The following two approaches can vastly improve respect and results in your companies.

Show them the data

First, provide the manager with undeniable data about the manager’s primary customer: their team members.

Educate them about the different generational preferences of millennials and Gen Zs. Deloitte’s latest millennial survey demonstrates that neither generation is being treated well in workplaces today.

For example, both generations are pessimistic about the economy; only 26% believe the economic situation in their countries will improve in the coming year. In addition, only 22% of respondents expect improvement in the social and political climate in their countries.

That pessimism translates into workplaces, as well. 49% of millennials and 28% of Gen Zs would, if they had a choice, quit their current jobs in the next two years. The top reasons why they’d leave:

  • Dissatisfaction with pay
  • Too few opportunities to advance
  • Lack of learning and development opportunities
  • Don’t feel appreciated.

Every one of these pain points can be addressed by a leader or manager who wants to boost respect and results from all team members.

Second, provide the leader or manager with undeniable data about his or her impact on their team members.

Many of my clients use tools which assess leadership impact and provide unique insights into a manager’s personal leadership strategies and the impact of those strategies on team members’ behavior and performance. These tools can help managers truly understand the impact they’re having and change their behavior to increase beneficial – or constructive – impact in the days ahead.
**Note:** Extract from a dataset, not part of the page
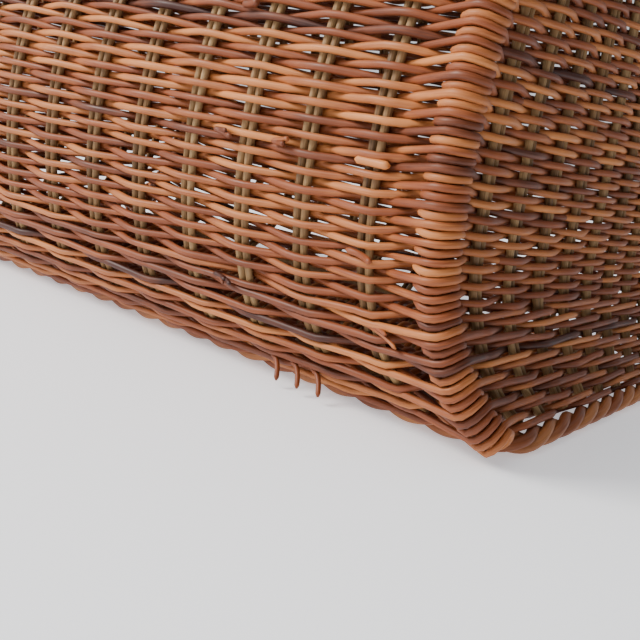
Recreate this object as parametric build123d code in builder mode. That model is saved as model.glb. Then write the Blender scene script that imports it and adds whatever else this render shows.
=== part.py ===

Most of my clients also provide every formal leader with an annual values survey, which gathers feedback from team members on the degree to which their direct boss models the organization’s desired valued behaviors in daily interactions. This tool helps managers understand how well they model desired behaviors – and can inspire better alignment to the organization’s values and behaviors.

Teach them to adapt

As noted above, we humans are well-trained. Despite undeniable data, we can hang on to old ways even when we know those ways don’t lead to better outcomes and better relationships.

Translating information into changed behavior is hard work. Most managers will need training: How to coach effectively, how to problem-solve rather than tell others what to do, etc. And training alone won’t ensure alignment to more effective leadership behaviors. That takes reinforcement including demonstration of the new behaviors by their leaders, ongoing coaching to build confidence and skills in the new approaches, etc.

The more adaptable leaders I’ve coached also have a mindset that helps them during this “building new skills” process – it’s a mindset about “removing mistakes.”

This idea comes from Bob Taylor, co-founder of Taylor Guitars. In a recent Wood & Steel magazine article, Bob talked about the process of making better guitars. He quoted a musician friend, Jens Kruger, who said that, to make a better instrument, you start with your best work – then start removing mistakes.

That’s the mindset that effective leaders and managers have. They start with their best work and, realizing that they can always lead better, coach better, inspire better, they start removing their mistakes. They refine their leadership practices to learn each team member’s preferences – their best work environment – and put as many elements of their desired work environment into play.

It’s a lot of work, but it boosts respect, which, in turn, boosts results.